Why did you become a mentor?

When I was young and contemplating entering the world of work, I found the process to be very difficult and there was not a lot of guidance to assist with navigating the complexities of it all. Not having come from a background of particular privilege, I had to figure it out on my own. However I found that I was able to survive and thrive, in large part due to the help and generosity of managers, peers, etc who mentored me and shared knowledge, experience and other skills with me. I am truly grateful for the help they gave to me and I believe that I have a duty to pass on the help I received to others.

What are you most proud of?

The biggest achievement so far has been supporting a mentee to progress towards his goal of becoming a solicitor by finding opportunities and assisting with the application process.

What have you got out of mentoring?

A wise man said “...He who waters will himself be watered” and I have found this to be the case. The more I get involved in doing voluntary work and helping others to grow, the more I gain through improved skills for my own personal development. Most importantly, it gives me a sense of satisfaction and fulfilment to know that I have been able to give something back to the community and help give someone a chance to progress and achieve that they may not have had otherwise.

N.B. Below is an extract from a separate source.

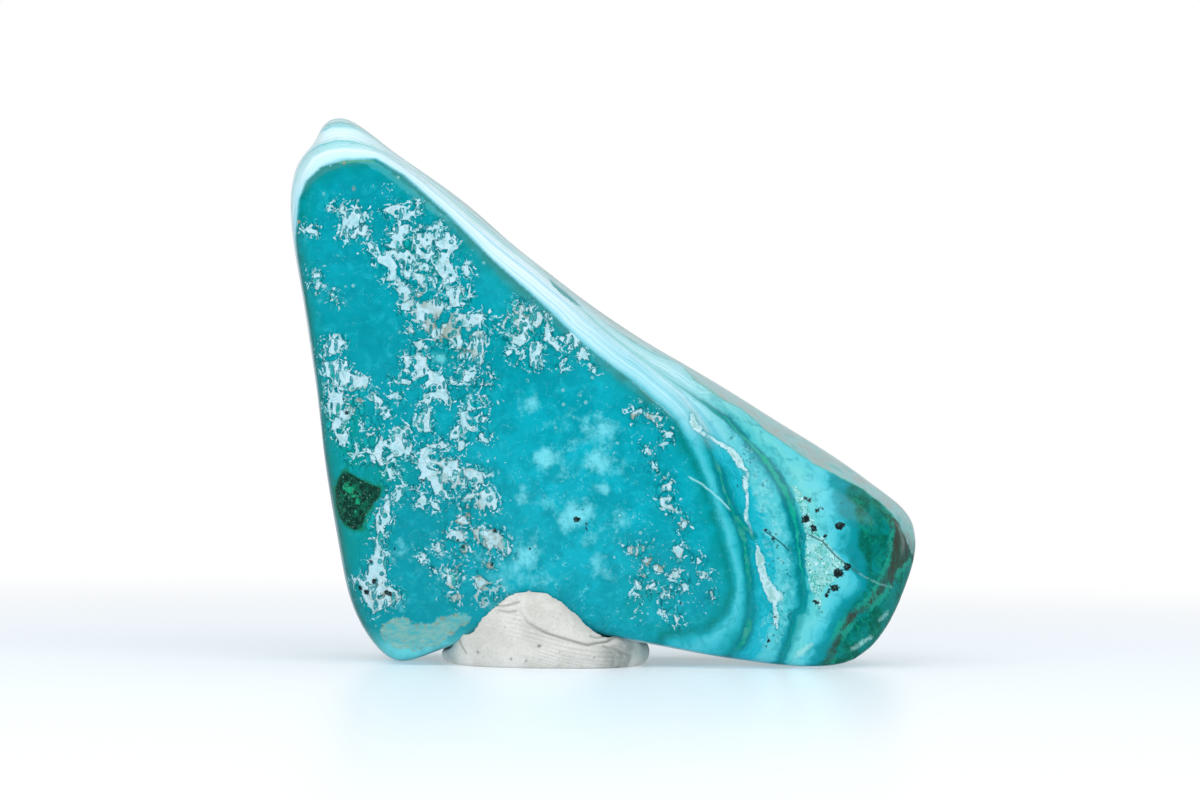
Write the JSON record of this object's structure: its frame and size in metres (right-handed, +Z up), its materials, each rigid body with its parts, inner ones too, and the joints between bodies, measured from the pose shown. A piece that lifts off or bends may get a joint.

What challenges have you experienced?

The biggest challenge is finding the time to deal with mentoring. I have a very stressful and high pressured job and this takes up a lot of my time and mental energy. However because I firmly believe in mentoring and its benefits, I find ways to re-arrange my schedule to ensure that the meetings happen on time and appropriate records and feedback are presented.

What would you say to someone considering mentoring?

I would definitely encourage other people to become mentors. If you are looking for ways to develop yourself further, if you want to enjoy the satisfaction of knowing that you have been able to help shape and guide young people towards achieving their future goals or if you just want to give back to the community and help improve social mobility, I would highly recommend mentoring for you.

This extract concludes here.